Charleston – Day 2

Today was a full and rewarding day.

We started with an early morning ride to Magnolia Plantation – the oldest plantation and a centerpiece of Charleston history. It has been in the same Drayton family for 13 generations.

In a snapshot, the Draytons came over from the West Indies in the 1700s, bringing with them slaves who had a wealth of knowledge growing sugarcane and cotton. They experimented with a few crops and decided on rice. Rice was the basis of the wealth in Charleston up until the late 19th Century. Draytons were one of the wealthiest families and leaders of society. They owned 48 slaves who lived in a total of seven cabins.

Then came the war. They backed the wrong side. General Sherman burnt the plantation and house to the ground. The house that now stands was built after 1865 and extensions have been added. The Drayton family still own it and all its belongings, but no longer live there.

With the financial and economic effects of the Civil War, the Draytons were land rich but cash poor. They sold off a large portion of their plantation.

The rice paddies were turned into swamps, beautiful gardens were replanted and enhanced with grottos, mazes and sculptures. It was then open to a public willing to see how southern genteel people lived.

Now stately Magnolia Plantation is a magnificent working plantation which supports animal welfare, conservation, education and historic preservation groups. Oh and it also has lots of wildlife, notably alligators, who think they own the place!

We toured the gardens and grounds on foot and also by road train with a very informative guide.

After a short film, we were also shown the home. What a way to live! The house hosted many famous people: the Gershwins, Orson Wells, Roosevelts… And now the Rutherfords!

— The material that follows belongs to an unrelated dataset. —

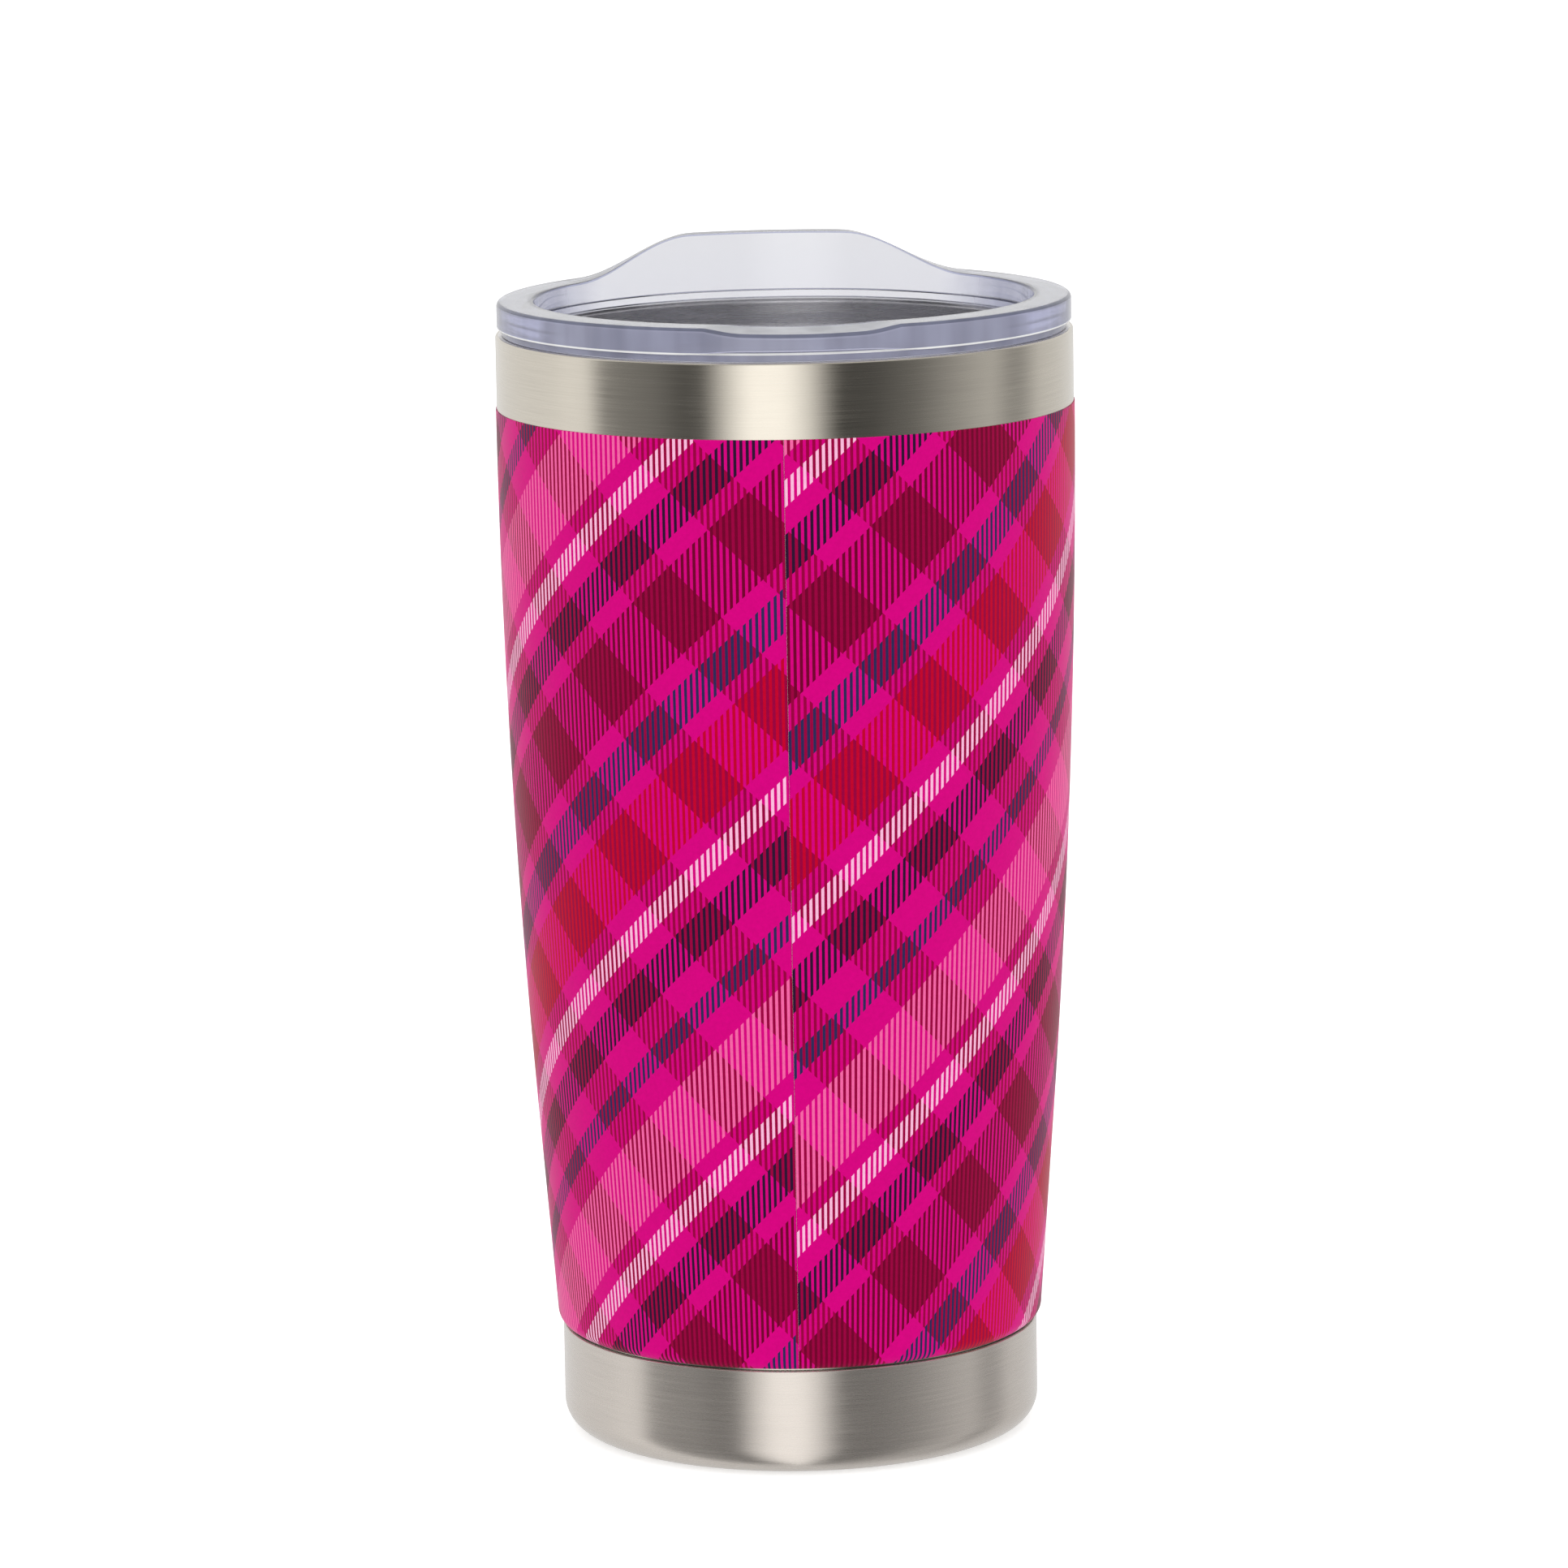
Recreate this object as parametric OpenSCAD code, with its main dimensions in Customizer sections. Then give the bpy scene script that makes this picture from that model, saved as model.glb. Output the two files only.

Next, we sailed to Fort Sumter, right to the place where the Civil War began. A-mazing!

The park ranger eloquently painted the history from the making of the man-made island (slave labour); to the building of the fort (slave-made bricks, some with their fingerprints embedded – and some slaves from Magnolia Plantation were used); to the British being repelled by it in the wake of the Revolutionary War of 1812.

The shots fired in 1861 signaled the start of the American Civil War. It was last used in the Second World War.

Now it is a memorial. Well worth the visit.

And to top the day off, I was able to do all the laundry. Happy heart.

Such is Life!

4 thoughts on “Charleston – Day 2

    1. marknheather

      Hi N+C – yes, some of the history is quite disturbing. Charlestonians don’t talk about slaves. Only outside guides speak of them.